* [DO THIS]
Quote precisely the run of lines opening with the line containing "make_blooms(space, limbs)" and closing with the line containing "for node in", and nothing else.

* [Entries with model source code]
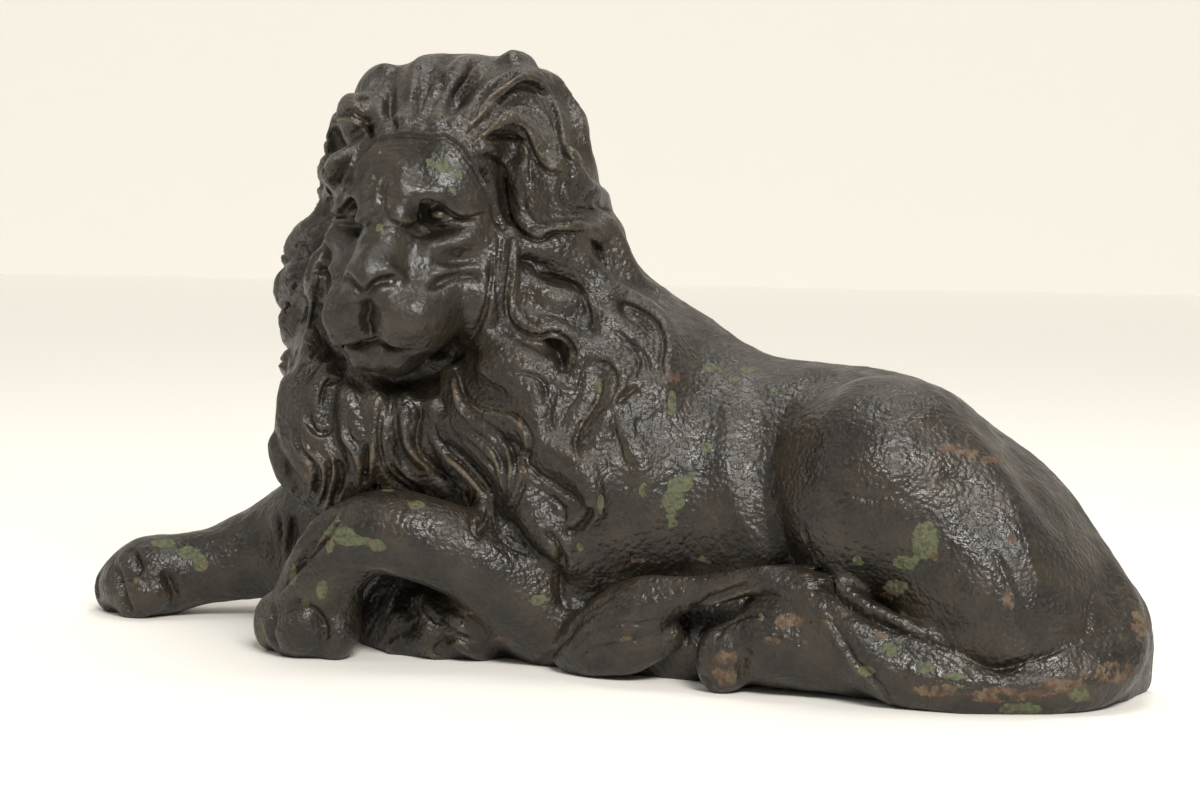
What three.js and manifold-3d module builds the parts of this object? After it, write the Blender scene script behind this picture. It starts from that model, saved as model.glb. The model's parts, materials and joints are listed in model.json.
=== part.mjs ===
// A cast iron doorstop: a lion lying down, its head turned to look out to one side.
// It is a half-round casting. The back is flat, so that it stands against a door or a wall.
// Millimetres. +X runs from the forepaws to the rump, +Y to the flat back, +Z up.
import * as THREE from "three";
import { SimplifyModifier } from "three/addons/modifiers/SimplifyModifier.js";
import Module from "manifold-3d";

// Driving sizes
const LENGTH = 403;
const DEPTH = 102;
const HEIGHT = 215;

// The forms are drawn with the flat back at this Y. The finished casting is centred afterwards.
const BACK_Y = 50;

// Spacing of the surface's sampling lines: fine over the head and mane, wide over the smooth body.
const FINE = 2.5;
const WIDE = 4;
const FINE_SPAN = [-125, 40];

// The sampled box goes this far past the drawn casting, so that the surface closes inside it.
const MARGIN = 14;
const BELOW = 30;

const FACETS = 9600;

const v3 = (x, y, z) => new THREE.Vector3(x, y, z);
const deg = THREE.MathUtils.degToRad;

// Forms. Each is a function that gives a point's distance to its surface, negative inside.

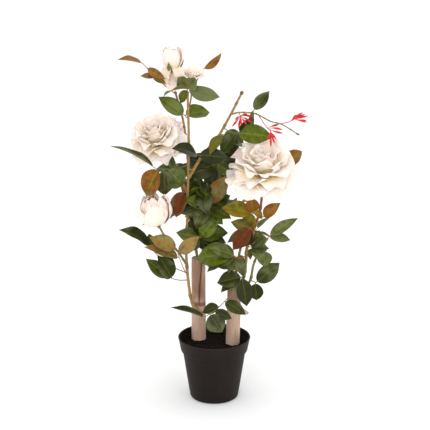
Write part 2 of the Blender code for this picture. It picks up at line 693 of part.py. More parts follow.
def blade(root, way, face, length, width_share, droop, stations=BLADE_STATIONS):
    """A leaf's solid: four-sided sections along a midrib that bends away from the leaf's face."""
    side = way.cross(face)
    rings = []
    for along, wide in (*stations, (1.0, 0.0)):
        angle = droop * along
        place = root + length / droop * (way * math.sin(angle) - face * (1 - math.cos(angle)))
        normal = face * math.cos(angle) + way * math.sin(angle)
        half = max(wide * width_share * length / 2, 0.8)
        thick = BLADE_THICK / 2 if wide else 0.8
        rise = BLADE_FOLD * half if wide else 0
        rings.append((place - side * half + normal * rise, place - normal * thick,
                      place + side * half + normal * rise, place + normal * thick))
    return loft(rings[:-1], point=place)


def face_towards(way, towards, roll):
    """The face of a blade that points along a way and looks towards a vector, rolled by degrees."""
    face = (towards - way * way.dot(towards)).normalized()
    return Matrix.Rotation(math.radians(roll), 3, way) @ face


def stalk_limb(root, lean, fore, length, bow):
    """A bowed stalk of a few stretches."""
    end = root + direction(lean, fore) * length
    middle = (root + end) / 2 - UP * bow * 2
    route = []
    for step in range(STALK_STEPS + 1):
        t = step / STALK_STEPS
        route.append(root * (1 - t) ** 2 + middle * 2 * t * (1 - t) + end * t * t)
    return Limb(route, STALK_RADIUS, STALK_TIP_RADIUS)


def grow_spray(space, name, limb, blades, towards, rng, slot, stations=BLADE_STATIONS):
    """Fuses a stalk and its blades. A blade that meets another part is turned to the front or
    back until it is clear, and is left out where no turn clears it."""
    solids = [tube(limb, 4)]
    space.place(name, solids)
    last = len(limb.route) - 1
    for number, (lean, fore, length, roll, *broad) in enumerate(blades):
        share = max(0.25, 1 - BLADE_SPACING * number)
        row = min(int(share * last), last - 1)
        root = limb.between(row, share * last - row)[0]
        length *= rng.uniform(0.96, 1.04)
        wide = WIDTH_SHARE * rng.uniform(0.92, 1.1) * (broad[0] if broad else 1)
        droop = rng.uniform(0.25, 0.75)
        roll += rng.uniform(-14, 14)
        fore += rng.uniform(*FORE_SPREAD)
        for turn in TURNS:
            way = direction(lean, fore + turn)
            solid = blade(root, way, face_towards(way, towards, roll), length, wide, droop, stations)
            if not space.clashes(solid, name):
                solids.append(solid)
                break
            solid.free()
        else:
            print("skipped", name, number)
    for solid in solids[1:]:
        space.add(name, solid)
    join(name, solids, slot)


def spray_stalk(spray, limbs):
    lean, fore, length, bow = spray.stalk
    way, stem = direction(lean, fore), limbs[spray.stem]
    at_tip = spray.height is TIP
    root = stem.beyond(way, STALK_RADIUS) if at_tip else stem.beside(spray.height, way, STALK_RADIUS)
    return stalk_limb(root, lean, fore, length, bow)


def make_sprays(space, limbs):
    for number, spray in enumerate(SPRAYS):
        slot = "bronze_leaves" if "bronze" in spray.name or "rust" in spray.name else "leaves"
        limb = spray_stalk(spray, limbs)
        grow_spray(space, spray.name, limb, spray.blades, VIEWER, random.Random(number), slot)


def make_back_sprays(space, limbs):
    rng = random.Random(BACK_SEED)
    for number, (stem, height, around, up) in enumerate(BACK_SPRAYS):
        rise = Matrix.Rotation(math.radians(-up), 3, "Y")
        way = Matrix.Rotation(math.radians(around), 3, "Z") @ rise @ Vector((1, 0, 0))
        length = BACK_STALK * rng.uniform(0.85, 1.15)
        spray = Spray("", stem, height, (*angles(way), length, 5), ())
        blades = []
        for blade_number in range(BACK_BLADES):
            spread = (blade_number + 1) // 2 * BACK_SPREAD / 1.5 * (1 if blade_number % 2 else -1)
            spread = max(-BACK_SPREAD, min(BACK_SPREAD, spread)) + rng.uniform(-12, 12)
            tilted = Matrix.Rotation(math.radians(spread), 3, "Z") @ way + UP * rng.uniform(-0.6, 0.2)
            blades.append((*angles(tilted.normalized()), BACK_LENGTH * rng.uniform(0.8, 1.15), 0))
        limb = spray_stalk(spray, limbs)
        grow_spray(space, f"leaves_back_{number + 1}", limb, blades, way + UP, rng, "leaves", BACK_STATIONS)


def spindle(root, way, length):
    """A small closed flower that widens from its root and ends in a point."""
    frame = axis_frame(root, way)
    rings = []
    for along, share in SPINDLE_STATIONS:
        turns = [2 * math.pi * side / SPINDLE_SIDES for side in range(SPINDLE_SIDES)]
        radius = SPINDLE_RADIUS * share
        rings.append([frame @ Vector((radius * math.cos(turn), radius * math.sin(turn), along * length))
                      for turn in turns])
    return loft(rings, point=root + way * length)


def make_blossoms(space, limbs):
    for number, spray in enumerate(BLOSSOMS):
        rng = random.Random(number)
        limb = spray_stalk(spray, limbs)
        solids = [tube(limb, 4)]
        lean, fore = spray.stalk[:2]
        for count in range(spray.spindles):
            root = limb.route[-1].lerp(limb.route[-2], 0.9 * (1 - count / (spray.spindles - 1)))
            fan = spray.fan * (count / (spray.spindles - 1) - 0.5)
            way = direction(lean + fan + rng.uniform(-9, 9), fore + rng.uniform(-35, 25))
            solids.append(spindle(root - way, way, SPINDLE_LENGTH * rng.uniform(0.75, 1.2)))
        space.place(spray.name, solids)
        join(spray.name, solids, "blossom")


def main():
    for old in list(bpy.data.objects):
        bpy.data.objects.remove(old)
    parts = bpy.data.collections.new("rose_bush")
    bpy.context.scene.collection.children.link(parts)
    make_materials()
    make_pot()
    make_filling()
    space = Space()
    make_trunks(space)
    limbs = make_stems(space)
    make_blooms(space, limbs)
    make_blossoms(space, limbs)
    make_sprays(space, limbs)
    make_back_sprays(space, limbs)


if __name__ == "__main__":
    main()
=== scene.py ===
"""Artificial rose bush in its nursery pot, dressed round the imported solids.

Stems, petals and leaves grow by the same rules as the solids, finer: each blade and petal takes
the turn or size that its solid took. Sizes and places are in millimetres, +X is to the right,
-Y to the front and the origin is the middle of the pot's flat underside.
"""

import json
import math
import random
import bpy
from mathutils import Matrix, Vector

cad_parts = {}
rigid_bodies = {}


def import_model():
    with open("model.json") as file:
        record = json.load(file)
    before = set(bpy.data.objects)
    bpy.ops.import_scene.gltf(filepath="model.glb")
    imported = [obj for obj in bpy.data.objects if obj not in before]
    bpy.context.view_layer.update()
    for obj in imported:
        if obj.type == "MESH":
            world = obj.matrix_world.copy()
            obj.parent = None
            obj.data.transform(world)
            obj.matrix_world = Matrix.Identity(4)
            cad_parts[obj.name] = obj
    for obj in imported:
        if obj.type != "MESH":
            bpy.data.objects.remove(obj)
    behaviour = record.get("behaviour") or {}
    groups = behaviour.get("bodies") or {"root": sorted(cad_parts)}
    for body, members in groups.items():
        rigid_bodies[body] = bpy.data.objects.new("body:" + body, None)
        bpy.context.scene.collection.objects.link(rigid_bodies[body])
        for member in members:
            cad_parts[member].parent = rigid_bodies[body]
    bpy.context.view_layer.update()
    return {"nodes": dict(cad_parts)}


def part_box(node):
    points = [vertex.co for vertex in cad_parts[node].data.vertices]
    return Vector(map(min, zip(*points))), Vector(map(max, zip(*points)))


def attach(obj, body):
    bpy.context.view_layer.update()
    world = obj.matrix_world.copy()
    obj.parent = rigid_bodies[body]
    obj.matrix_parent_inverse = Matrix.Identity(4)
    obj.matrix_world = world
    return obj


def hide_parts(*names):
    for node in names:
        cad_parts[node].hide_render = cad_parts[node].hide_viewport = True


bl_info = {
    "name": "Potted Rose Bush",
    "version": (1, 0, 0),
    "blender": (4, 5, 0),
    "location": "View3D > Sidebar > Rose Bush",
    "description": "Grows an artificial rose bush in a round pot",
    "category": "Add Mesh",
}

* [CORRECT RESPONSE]
    make_blooms(space, limbs)
    make_blossoms(space, limbs)
    make_sprays(space, limbs)
    make_back_sprays(space, limbs)


if __name__ == "__main__":
    main()
=== scene.py ===
"""Artificial rose bush in its nursery pot, dressed round the imported solids.

Stems, petals and leaves grow by the same rules as the solids, finer: each blade and petal takes
the turn or size that its solid took. Sizes and places are in millimetres, +X is to the right,
-Y to the front and the origin is the middle of the pot's flat underside.
"""

import json
import math
import random
import bpy
from mathutils import Matrix, Vector

cad_parts = {}
rigid_bodies = {}


def import_model():
    with open("model.json") as file:
        record = json.load(file)
    before = set(bpy.data.objects)
    bpy.ops.import_scene.gltf(filepath="model.glb")
    imported = [obj for obj in bpy.data.objects if obj not in before]
    bpy.context.view_layer.update()
    for obj in imported:
        if obj.type == "MESH":
            world = obj.matrix_world.copy()
            obj.parent = None
            obj.data.transform(world)
            obj.matrix_world = Matrix.Identity(4)
            cad_parts[obj.name] = obj
    for obj in imported:
        if obj.type != "MESH":
            bpy.data.objects.remove(obj)
    behaviour = record.get("behaviour") or {}
    groups = behaviour.get("bodies") or {"root": sorted(cad_parts)}
    for body, members in groups.items():
        rigid_bodies[body] = bpy.data.objects.new("body:" + body, None)
        bpy.context.scene.collection.objects.link(rigid_bodies[body])
        for member in members:
            cad_parts[member].parent = rigid_bodies[body]
    bpy.context.view_layer.update()
    return {"nodes": dict(cad_parts)}


def part_box(node):
    points = [vertex.co for vertex in cad_parts[node].data.vertices]
    return Vector(map(min, zip(*points))), Vector(map(max, zip(*points)))


def attach(obj, body):
    bpy.context.view_layer.update()
    world = obj.matrix_world.copy()
    obj.parent = rigid_bodies[body]
    obj.matrix_parent_inverse = Matrix.Identity(4)
    obj.matrix_world = world
    return obj


def hide_parts(*names):
    for node in names:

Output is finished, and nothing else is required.